Columns/Opinions

SUNDAY SCRIPTURES FOR FEB. 22 | God’s love frees us to to live a more radical life of service and generosity

During Lent, we are called to voluntarily empty ourselves and deepen our prayer life

An image of Father Donald Wester
Father Donald Wester

We have gotten into the habit of deciding who the good people are and who the bad people are. We pretend that some of us are sinners and others are saints. The truth is, we are all sinners in need of God’s mercy and love. Until we get to the point where we can say who we are, we will never see others in the true light of God’s love. As long as we have to make other people the scapegoats for sin, we will always have a hard time recognizing sin in ourselves. We’ll always make sure that somebody else’s sin looks bigger than ours. It gives us a good excuse to exclude them without excluding ourselves. The greatest gift is that God’s love excludes no one, except maybe the self-righteous. When we become infected with arrogance and self-righteousness, we believe that we need no one else’s help, including God.

The Scriptures for the first Sunday of Lent do their best to clear our eyes and hearts so we can acknowledge that we are sinners. We hear the Gospel story in which Jesus is led into the desert and tempted by the devil. Most of us know that story well, except maybe the details. The temptations in the desert are meant to focus on those areas of human existence where we are most easily tempted.

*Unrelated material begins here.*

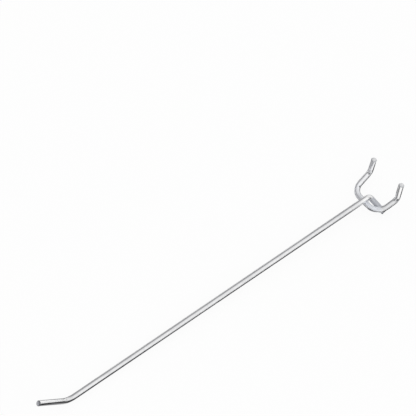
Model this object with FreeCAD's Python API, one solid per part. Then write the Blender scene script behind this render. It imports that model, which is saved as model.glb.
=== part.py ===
import FreeCAD, Part

import math
import os

# A pegboard hook of round plated wire, in millimetres, drawn as it hangs on its board.
# It is two bent wires, crossed and welded in two places:
#   shank       the long rod that carries the goods. Its front end turns up, and its back end
#               turns aside into a short foot that passes under the right arm of the fork.
#   prong_fork  the U of wire under the shank. Its two arms go back through the board's holes,
#               and their ends turn up behind the board.
#   shank_weld, foot_weld   the metal squeezed out round the two crossings.
# The origin is on the board's front face, level with the shank's axis and midway between
# the two holes. +Y points into the board, +Z up, and the shank runs out along -Y.

# Driving sizes
wire_d = 3.5            # one wire size throughout
reach = 254.0           # from the board's face to the end of the turned-up tip
hole_pitch = 25.4       # between the two holes of the board that the fork uses
set_down = 0.2          # how far the crossing wires are pressed into each other at a weld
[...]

Turning stones into bread seems very tempting when any of us is very hungry or thirsty. Because of our modern conveniences, we want to avoid waiting for our wants to be satisfied. We would instead like some divine magic. We pretend as if we deserve that instant satisfaction because we’re such great people. The quenching of thirst and the satisfaction of hunger is possible for all people, if only we would learn to share what we have and trust in abundance. God has never been outdone in generosity, yet we doubt over and over again.

Many of us believe that if only we were given the power to make other people do what we wanted them to do, the world would be a much better place. We are the same people who can hardly keep our own lives together, yet we think we can run the world. We have not been able to discipline our own lives, so we blame others. We think thoughts of manipulation and retribution. We think thoughts of explosion and domination. Somehow, we think that acting in these ways will bring about order, peace and tranquility. If we are honest, we just want things to go our way. We are tempted by power and manipulation.

Assuming God’s love and mercy is something we should be able to do, but it shouldn’t be the shield that keeps us from seeing the plight of others. The strength and security that God’s love and mercy give us is meant to free us to focus our attention on how to live a more radical life of service, love and generosity. Our lives should open up to a wider horizon of connections between all of God’s creation. Say no to the great temptations that Jesus experienced in the desert, which opened Him to the wider horizon of all of humanity.

During this season of Lent, we are called in a very habitual way to voluntarily empty ourselves, deepen our relationship with God through prayer, notice the needs of others and respond to them generously. Whatever practices we might habitually initiate during this season, make sure that they are somehow connected to the call of Lent. Be with Jesus in the desert, be with Jesus on the Mount of Transfiguration, be with Jesus on the cross, into the grave and into the resurrection. This journey will come through the cross, whether we like it or not.